*Exercise directions*
Repeat only the lines running from the beginning of the material through the line that contains "steel with fine".

*Some records*
++++++++
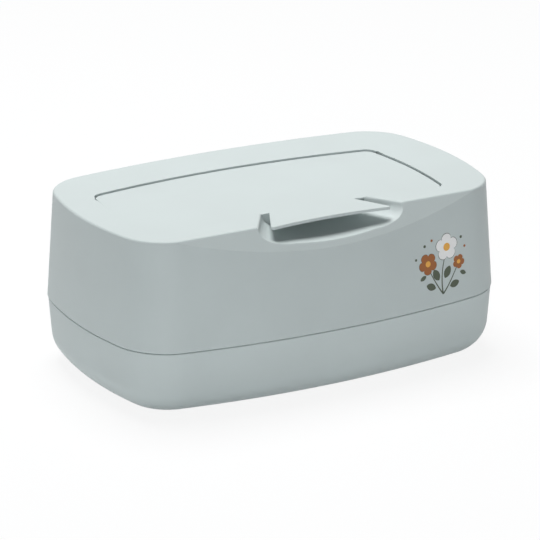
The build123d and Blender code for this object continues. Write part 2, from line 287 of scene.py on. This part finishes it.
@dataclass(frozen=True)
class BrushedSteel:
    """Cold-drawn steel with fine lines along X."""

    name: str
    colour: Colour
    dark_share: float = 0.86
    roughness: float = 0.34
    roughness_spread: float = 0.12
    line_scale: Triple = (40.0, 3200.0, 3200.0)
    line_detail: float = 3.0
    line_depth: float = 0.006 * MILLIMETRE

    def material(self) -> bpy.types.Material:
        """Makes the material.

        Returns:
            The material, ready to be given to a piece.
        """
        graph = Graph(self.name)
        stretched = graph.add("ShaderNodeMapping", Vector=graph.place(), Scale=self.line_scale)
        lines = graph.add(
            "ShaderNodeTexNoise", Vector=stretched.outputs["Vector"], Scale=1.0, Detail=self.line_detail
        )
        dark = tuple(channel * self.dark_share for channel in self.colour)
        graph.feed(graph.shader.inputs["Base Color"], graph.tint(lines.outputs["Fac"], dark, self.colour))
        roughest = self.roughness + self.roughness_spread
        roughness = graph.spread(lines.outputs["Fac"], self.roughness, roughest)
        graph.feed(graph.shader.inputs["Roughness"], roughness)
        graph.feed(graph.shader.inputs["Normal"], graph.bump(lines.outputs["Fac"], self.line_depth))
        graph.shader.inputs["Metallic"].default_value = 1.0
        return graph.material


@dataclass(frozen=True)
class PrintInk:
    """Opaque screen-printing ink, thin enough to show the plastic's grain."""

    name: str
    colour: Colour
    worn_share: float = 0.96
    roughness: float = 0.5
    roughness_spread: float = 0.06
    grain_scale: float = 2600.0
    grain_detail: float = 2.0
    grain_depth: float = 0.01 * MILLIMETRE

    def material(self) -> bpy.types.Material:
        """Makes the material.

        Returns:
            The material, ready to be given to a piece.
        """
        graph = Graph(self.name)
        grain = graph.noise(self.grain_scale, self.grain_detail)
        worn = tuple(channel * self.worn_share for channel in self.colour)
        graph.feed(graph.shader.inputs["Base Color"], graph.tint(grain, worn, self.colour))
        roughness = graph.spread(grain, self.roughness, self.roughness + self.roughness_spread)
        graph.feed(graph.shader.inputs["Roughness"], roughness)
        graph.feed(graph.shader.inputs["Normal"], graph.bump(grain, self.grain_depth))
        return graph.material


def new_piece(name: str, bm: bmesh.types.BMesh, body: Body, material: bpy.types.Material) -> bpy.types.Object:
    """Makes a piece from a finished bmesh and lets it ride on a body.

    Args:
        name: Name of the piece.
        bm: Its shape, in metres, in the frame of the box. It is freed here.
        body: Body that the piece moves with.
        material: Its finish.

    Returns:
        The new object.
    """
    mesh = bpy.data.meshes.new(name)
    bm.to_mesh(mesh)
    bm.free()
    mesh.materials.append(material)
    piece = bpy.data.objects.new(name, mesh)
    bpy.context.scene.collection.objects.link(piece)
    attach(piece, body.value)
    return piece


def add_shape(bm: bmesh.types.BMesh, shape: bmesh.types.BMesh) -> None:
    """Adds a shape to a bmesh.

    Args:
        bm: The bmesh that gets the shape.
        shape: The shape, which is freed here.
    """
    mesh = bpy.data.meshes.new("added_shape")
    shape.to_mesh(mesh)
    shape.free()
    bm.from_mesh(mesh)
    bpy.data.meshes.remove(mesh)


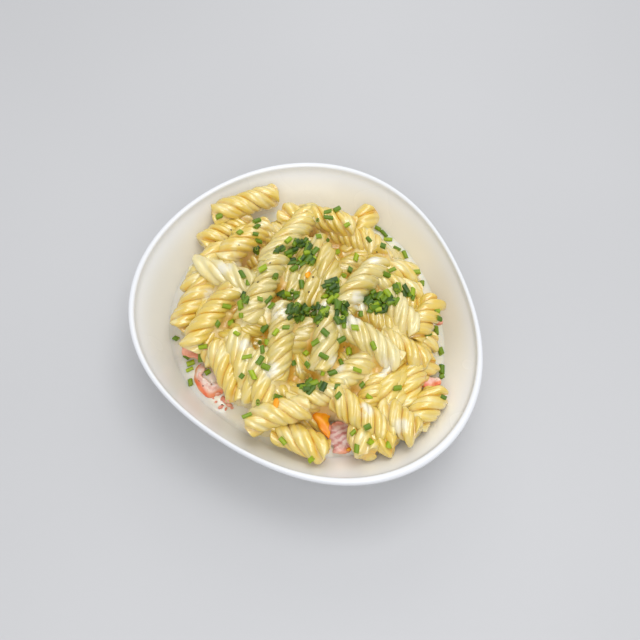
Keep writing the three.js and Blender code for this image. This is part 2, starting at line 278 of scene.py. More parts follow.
++++++++
*Task response*
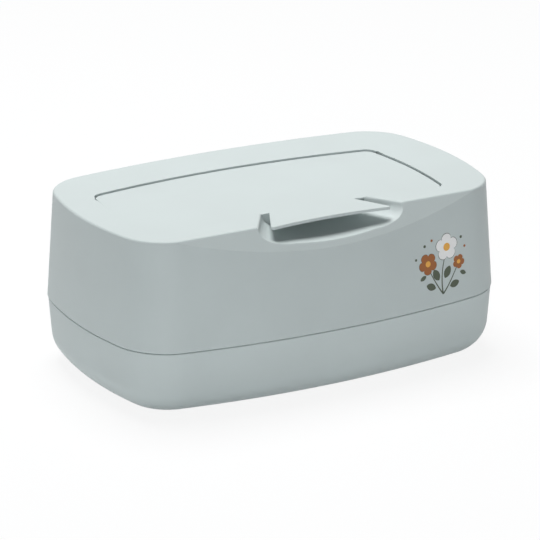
The build123d and Blender code for this object continues. Write part 2, from line 287 of scene.py on. This part finishes it.
@dataclass(frozen=True)
class BrushedSteel:
    """Cold-drawn steel with fine lines along X."""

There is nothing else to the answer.